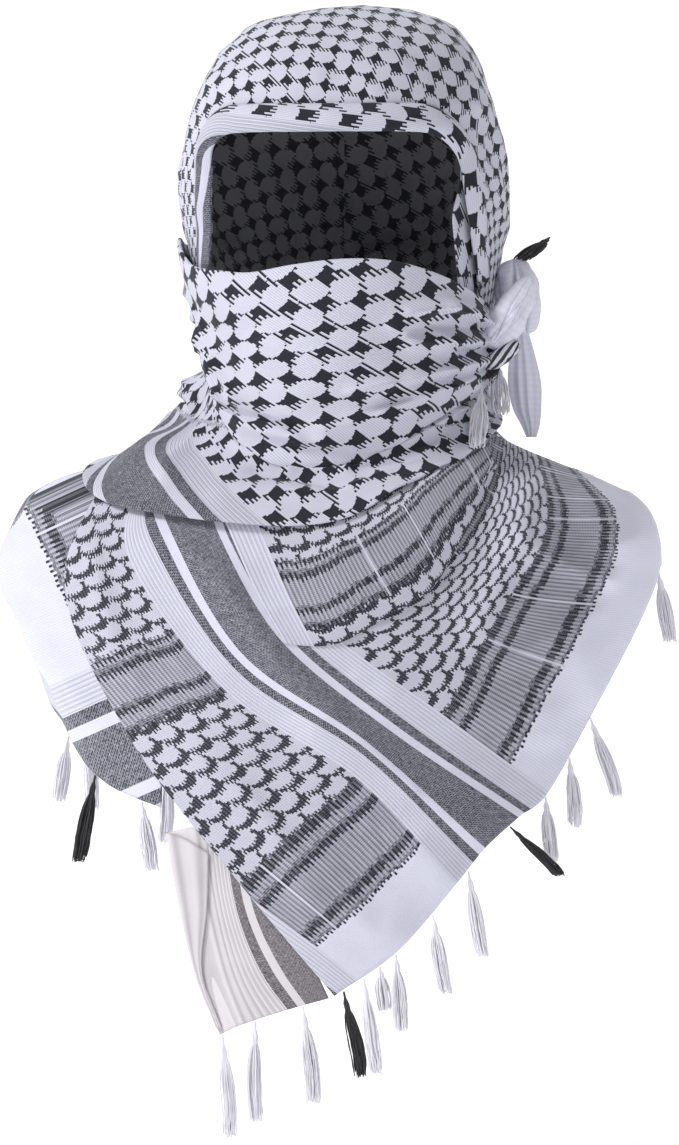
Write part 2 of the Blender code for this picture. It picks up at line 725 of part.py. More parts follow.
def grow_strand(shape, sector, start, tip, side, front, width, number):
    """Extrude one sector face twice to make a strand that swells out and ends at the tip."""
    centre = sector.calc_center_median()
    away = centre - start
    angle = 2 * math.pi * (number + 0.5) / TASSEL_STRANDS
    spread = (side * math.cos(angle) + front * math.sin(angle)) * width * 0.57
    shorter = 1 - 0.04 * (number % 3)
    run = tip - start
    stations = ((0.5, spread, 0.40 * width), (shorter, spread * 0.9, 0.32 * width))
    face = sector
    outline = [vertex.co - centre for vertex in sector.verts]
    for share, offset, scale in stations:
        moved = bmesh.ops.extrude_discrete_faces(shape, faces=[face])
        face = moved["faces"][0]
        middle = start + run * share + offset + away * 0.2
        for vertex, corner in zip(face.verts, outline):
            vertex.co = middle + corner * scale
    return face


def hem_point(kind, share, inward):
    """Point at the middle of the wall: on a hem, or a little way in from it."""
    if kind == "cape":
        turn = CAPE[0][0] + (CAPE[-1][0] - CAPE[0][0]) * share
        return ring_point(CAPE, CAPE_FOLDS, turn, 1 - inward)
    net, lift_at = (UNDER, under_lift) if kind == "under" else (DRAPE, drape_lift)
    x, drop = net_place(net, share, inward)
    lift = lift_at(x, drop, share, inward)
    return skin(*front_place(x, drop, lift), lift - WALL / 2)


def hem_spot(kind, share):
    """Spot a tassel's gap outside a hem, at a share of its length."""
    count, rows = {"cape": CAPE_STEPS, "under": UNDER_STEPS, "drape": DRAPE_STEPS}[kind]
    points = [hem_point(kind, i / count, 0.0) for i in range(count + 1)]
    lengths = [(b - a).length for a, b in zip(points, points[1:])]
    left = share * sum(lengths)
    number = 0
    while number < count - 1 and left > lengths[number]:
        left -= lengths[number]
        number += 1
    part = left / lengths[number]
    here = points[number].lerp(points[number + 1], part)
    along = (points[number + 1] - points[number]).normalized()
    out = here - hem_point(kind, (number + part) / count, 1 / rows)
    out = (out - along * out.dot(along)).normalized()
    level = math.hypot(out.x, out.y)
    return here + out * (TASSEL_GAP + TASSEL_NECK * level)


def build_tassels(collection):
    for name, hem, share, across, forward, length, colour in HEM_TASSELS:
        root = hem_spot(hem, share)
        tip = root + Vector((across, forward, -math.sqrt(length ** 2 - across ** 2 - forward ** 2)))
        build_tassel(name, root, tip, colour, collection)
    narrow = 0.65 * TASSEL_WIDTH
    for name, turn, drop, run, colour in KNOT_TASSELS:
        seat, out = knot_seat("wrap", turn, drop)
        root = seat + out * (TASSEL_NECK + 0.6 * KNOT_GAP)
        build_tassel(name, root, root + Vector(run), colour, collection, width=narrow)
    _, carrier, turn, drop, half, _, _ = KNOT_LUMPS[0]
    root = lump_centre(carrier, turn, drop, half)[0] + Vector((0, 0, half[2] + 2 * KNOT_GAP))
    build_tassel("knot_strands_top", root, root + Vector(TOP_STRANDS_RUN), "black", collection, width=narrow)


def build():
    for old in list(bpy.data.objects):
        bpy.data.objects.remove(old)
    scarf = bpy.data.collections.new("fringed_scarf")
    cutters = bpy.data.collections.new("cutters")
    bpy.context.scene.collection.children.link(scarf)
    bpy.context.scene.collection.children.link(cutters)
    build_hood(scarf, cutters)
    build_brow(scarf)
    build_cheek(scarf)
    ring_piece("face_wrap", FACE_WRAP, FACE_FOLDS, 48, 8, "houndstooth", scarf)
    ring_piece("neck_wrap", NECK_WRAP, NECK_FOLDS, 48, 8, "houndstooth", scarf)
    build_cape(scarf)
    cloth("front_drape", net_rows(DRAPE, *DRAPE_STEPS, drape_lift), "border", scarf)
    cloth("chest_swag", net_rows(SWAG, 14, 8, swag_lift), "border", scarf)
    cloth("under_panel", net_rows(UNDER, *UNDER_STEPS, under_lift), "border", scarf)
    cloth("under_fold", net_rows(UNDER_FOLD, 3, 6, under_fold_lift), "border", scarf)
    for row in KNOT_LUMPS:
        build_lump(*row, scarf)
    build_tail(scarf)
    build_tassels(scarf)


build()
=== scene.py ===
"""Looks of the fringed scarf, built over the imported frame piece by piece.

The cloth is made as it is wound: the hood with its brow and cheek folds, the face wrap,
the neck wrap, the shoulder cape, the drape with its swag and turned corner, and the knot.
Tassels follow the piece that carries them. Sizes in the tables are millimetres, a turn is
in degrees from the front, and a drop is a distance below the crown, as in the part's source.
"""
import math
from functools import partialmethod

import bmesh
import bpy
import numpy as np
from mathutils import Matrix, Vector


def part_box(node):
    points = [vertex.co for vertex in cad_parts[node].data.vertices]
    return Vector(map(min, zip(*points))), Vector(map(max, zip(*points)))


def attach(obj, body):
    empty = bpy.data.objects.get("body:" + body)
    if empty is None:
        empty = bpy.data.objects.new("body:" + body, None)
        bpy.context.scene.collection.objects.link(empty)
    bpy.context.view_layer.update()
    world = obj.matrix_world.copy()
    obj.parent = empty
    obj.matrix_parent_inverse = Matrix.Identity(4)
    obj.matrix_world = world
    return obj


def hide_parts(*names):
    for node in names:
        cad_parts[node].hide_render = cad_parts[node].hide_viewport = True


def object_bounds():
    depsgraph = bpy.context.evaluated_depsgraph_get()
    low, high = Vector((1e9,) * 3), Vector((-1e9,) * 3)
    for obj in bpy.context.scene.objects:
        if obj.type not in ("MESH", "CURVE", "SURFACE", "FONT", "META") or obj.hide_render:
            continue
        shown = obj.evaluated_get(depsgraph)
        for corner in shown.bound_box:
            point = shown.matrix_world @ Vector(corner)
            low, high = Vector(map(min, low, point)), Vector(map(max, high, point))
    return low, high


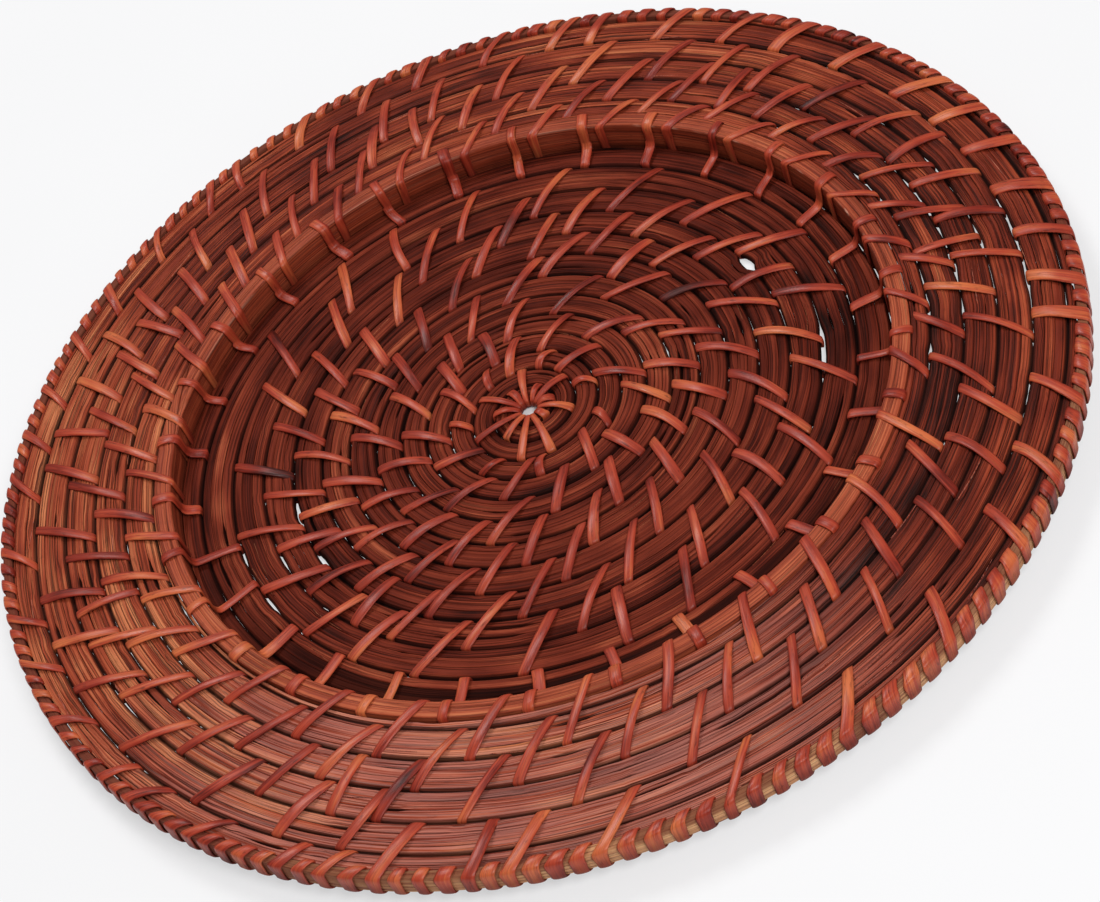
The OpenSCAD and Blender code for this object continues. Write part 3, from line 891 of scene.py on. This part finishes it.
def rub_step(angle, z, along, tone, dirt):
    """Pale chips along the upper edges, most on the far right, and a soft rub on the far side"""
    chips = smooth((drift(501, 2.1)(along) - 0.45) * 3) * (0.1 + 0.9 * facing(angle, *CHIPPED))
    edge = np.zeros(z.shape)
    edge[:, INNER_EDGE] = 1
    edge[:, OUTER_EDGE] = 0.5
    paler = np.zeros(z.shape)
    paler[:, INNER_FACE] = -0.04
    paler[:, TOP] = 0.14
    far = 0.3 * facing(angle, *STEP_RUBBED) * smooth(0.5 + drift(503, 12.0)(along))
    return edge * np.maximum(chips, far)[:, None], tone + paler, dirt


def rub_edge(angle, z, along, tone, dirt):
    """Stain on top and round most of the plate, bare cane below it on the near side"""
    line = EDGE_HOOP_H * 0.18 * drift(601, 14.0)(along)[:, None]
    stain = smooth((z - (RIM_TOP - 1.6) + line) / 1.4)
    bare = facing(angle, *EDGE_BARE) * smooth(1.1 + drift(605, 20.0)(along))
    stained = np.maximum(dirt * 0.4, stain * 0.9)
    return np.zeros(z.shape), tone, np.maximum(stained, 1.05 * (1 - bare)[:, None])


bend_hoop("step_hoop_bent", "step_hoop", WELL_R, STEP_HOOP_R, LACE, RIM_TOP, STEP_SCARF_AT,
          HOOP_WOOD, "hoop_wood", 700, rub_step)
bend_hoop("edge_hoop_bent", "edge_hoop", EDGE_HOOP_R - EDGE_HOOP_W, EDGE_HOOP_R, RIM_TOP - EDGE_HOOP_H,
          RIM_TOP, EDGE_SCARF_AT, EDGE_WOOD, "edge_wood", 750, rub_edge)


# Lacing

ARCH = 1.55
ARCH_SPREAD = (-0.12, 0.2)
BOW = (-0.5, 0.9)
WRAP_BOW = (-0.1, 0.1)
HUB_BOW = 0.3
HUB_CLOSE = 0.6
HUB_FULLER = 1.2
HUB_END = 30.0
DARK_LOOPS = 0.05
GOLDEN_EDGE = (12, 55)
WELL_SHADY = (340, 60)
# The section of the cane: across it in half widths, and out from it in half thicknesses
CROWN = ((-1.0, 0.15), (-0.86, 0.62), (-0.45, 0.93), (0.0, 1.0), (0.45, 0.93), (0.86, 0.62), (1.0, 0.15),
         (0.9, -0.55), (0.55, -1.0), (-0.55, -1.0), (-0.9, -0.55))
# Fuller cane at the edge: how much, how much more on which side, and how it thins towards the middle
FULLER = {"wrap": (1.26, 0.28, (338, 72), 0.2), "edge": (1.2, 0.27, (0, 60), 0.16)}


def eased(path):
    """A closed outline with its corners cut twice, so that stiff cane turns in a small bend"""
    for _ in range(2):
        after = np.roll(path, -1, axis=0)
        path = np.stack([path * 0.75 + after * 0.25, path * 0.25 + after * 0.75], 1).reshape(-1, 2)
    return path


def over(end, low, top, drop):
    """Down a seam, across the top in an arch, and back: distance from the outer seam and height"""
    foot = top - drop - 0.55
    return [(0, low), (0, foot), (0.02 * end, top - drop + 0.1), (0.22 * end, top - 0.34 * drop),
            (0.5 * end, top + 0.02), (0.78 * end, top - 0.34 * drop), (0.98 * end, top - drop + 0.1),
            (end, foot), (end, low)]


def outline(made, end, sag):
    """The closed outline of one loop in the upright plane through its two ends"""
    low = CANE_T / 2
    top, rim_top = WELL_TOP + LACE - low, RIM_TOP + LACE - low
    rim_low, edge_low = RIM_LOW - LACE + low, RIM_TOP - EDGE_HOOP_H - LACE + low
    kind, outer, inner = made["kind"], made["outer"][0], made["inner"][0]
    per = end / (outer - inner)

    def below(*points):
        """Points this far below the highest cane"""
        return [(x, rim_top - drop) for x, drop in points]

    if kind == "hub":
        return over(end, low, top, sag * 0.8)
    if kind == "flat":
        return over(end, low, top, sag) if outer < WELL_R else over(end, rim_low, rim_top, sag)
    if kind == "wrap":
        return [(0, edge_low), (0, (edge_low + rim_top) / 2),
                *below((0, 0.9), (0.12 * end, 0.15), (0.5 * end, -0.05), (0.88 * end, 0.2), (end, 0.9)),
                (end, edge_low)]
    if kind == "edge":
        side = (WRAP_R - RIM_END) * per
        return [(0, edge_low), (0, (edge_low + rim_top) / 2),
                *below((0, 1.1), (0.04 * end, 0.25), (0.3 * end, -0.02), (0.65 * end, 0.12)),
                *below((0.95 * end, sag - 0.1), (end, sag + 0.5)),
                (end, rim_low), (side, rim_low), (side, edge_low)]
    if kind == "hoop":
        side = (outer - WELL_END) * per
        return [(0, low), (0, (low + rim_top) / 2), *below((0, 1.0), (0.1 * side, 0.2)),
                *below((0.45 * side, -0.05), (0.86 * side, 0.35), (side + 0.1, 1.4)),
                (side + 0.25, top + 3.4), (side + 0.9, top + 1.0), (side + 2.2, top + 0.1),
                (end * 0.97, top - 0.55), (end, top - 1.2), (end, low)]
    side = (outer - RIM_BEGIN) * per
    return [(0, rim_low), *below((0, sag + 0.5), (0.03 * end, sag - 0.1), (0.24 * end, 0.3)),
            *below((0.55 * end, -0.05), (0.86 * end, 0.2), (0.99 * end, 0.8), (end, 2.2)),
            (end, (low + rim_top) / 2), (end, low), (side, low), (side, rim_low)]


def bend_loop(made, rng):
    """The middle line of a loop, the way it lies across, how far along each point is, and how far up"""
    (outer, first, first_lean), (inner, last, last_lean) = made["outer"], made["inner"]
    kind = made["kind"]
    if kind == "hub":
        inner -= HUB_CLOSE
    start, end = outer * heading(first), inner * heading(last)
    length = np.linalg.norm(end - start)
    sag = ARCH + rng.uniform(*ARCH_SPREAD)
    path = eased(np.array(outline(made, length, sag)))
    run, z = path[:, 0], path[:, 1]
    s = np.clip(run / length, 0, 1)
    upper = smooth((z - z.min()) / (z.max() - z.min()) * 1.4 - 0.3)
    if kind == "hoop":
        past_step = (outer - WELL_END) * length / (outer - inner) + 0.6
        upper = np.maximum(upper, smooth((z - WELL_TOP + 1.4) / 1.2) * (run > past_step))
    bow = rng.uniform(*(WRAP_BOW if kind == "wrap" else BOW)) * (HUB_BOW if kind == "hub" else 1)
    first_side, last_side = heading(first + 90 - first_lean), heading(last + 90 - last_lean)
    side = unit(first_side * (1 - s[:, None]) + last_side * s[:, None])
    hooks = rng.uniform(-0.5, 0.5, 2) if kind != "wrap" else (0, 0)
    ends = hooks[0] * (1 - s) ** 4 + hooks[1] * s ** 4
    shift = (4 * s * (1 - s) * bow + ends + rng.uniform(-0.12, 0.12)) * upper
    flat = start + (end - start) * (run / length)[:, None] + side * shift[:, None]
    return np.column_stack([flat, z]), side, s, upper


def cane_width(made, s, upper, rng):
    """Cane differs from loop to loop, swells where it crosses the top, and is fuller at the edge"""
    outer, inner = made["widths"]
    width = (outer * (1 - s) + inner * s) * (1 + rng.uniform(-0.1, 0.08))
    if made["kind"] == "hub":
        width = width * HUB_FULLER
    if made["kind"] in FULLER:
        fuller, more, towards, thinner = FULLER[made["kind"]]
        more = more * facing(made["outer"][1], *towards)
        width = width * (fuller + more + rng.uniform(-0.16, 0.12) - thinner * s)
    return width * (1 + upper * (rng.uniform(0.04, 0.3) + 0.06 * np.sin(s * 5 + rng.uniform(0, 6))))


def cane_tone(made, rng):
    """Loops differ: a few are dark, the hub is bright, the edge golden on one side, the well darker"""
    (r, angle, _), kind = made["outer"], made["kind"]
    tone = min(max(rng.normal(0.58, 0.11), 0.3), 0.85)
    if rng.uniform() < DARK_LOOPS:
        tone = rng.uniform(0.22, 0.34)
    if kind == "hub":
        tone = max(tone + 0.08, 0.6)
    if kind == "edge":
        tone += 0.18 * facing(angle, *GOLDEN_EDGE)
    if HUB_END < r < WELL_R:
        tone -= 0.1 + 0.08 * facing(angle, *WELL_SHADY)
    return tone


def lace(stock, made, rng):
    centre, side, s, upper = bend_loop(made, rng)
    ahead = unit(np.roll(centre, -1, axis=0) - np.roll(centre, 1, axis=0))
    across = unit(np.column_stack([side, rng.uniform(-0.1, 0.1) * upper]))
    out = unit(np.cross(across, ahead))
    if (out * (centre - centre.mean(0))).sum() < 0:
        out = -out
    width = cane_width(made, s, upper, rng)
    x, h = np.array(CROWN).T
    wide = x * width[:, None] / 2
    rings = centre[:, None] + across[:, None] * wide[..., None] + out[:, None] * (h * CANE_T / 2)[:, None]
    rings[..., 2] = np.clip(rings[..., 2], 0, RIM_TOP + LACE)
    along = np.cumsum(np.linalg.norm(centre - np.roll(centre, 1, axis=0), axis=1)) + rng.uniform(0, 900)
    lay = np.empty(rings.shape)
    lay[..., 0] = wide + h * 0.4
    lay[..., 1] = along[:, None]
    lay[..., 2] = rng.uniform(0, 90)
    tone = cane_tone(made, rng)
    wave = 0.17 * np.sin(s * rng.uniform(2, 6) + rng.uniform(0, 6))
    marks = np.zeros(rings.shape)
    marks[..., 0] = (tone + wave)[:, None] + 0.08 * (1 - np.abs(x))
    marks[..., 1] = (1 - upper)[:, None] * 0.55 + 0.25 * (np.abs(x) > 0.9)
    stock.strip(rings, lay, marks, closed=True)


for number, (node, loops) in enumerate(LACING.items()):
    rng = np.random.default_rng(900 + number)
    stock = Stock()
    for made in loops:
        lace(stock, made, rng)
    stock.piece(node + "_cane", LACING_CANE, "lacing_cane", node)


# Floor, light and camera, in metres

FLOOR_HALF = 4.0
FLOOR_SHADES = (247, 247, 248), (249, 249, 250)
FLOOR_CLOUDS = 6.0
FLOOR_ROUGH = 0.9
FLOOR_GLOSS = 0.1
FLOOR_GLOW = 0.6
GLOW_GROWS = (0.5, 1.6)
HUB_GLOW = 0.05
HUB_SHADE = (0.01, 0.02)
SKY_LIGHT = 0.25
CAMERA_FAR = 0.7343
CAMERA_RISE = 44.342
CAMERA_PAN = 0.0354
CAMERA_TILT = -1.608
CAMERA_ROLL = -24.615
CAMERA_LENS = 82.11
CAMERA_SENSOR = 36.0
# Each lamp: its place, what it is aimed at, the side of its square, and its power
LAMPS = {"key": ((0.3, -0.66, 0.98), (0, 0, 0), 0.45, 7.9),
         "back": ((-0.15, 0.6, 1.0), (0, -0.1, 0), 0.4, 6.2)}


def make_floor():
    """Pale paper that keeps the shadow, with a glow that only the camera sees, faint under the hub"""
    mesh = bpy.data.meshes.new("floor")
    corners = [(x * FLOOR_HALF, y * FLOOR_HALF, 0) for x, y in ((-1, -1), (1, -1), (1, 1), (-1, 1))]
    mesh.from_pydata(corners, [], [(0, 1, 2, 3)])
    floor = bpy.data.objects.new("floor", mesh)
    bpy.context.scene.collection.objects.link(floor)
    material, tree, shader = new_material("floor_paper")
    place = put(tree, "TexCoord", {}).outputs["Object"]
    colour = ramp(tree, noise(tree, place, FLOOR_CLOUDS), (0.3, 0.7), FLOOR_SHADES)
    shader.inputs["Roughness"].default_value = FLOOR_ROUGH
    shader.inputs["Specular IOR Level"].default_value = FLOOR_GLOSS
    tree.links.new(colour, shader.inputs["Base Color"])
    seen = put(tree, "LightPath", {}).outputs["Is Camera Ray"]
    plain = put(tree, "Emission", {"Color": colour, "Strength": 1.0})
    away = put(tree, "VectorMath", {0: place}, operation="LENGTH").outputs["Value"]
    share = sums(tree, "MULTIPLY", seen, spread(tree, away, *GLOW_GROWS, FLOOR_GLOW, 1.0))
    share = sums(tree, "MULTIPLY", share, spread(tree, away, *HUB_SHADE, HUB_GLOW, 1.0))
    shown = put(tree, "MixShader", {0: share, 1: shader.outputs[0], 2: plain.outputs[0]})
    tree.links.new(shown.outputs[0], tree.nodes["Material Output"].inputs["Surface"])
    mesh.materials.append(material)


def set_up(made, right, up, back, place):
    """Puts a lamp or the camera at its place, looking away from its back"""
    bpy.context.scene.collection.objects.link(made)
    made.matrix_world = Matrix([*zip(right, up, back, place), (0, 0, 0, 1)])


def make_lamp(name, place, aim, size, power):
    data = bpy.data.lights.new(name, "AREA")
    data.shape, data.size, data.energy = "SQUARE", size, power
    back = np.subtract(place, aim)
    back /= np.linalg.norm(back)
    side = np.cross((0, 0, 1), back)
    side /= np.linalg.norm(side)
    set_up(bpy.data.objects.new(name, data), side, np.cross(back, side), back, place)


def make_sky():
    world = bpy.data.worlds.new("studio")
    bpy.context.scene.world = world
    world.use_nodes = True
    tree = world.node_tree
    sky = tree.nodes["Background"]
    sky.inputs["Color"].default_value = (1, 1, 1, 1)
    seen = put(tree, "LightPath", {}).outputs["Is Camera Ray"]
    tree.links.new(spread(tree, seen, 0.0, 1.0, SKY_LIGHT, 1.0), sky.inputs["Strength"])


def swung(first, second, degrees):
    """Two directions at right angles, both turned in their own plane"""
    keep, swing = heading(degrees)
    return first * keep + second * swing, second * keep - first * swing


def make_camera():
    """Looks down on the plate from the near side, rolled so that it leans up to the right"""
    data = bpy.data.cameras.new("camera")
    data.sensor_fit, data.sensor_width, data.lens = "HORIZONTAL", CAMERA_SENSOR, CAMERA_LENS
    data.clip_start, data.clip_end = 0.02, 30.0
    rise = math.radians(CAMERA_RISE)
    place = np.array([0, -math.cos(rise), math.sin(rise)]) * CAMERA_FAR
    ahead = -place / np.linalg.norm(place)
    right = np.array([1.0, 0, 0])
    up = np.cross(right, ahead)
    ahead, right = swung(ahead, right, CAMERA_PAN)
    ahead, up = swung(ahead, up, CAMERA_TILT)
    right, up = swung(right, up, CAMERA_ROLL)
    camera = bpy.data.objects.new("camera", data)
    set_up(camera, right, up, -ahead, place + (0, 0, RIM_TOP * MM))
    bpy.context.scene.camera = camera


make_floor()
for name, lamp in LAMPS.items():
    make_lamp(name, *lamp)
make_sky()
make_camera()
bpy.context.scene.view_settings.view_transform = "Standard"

☆ ☆ ☆ ☆

- **TASK OBJECTIVE**: Extract verbatim only those lines that run from the line with "build_hood(scarf, cutters)" to the line with "world = obj.matrix_world.copy()", inclusive.

- **ANSWER FOR THE TASK**:
    build_hood(scarf, cutters)
    build_brow(scarf)
    build_cheek(scarf)
    ring_piece("face_wrap", FACE_WRAP, FACE_FOLDS, 48, 8, "houndstooth", scarf)
    ring_piece("neck_wrap", NECK_WRAP, NECK_FOLDS, 48, 8, "houndstooth", scarf)
    build_cape(scarf)
    cloth("front_drape", net_rows(DRAPE, *DRAPE_STEPS, drape_lift), "border", scarf)
    cloth("chest_swag", net_rows(SWAG, 14, 8, swag_lift), "border", scarf)
    cloth("under_panel", net_rows(UNDER, *UNDER_STEPS, under_lift), "border", scarf)
    cloth("under_fold", net_rows(UNDER_FOLD, 3, 6, under_fold_lift), "border", scarf)
    for row in KNOT_LUMPS:
        build_lump(*row, scarf)
    build_tail(scarf)
    build_tassels(scarf)


build()
=== scene.py ===
"""Looks of the fringed scarf, built over the imported frame piece by piece.

The cloth is made as it is wound: the hood with its brow and cheek folds, the face wrap,
the neck wrap, the shoulder cape, the drape with its swag and turned corner, and the knot.
Tassels follow the piece that carries them. Sizes in the tables are millimetres, a turn is
in degrees from the front, and a drop is a distance below the crown, as in the part's source.
"""
import math
from functools import partialmethod

import bmesh
import bpy
import numpy as np
from mathutils import Matrix, Vector


def part_box(node):
    points = [vertex.co for vertex in cad_parts[node].data.vertices]
    return Vector(map(min, zip(*points))), Vector(map(max, zip(*points)))


def attach(obj, body):
    empty = bpy.data.objects.get("body:" + body)
    if empty is None:
        empty = bpy.data.objects.new("body:" + body, None)
        bpy.context.scene.collection.objects.link(empty)
    bpy.context.view_layer.update()
    world = obj.matrix_world.copy()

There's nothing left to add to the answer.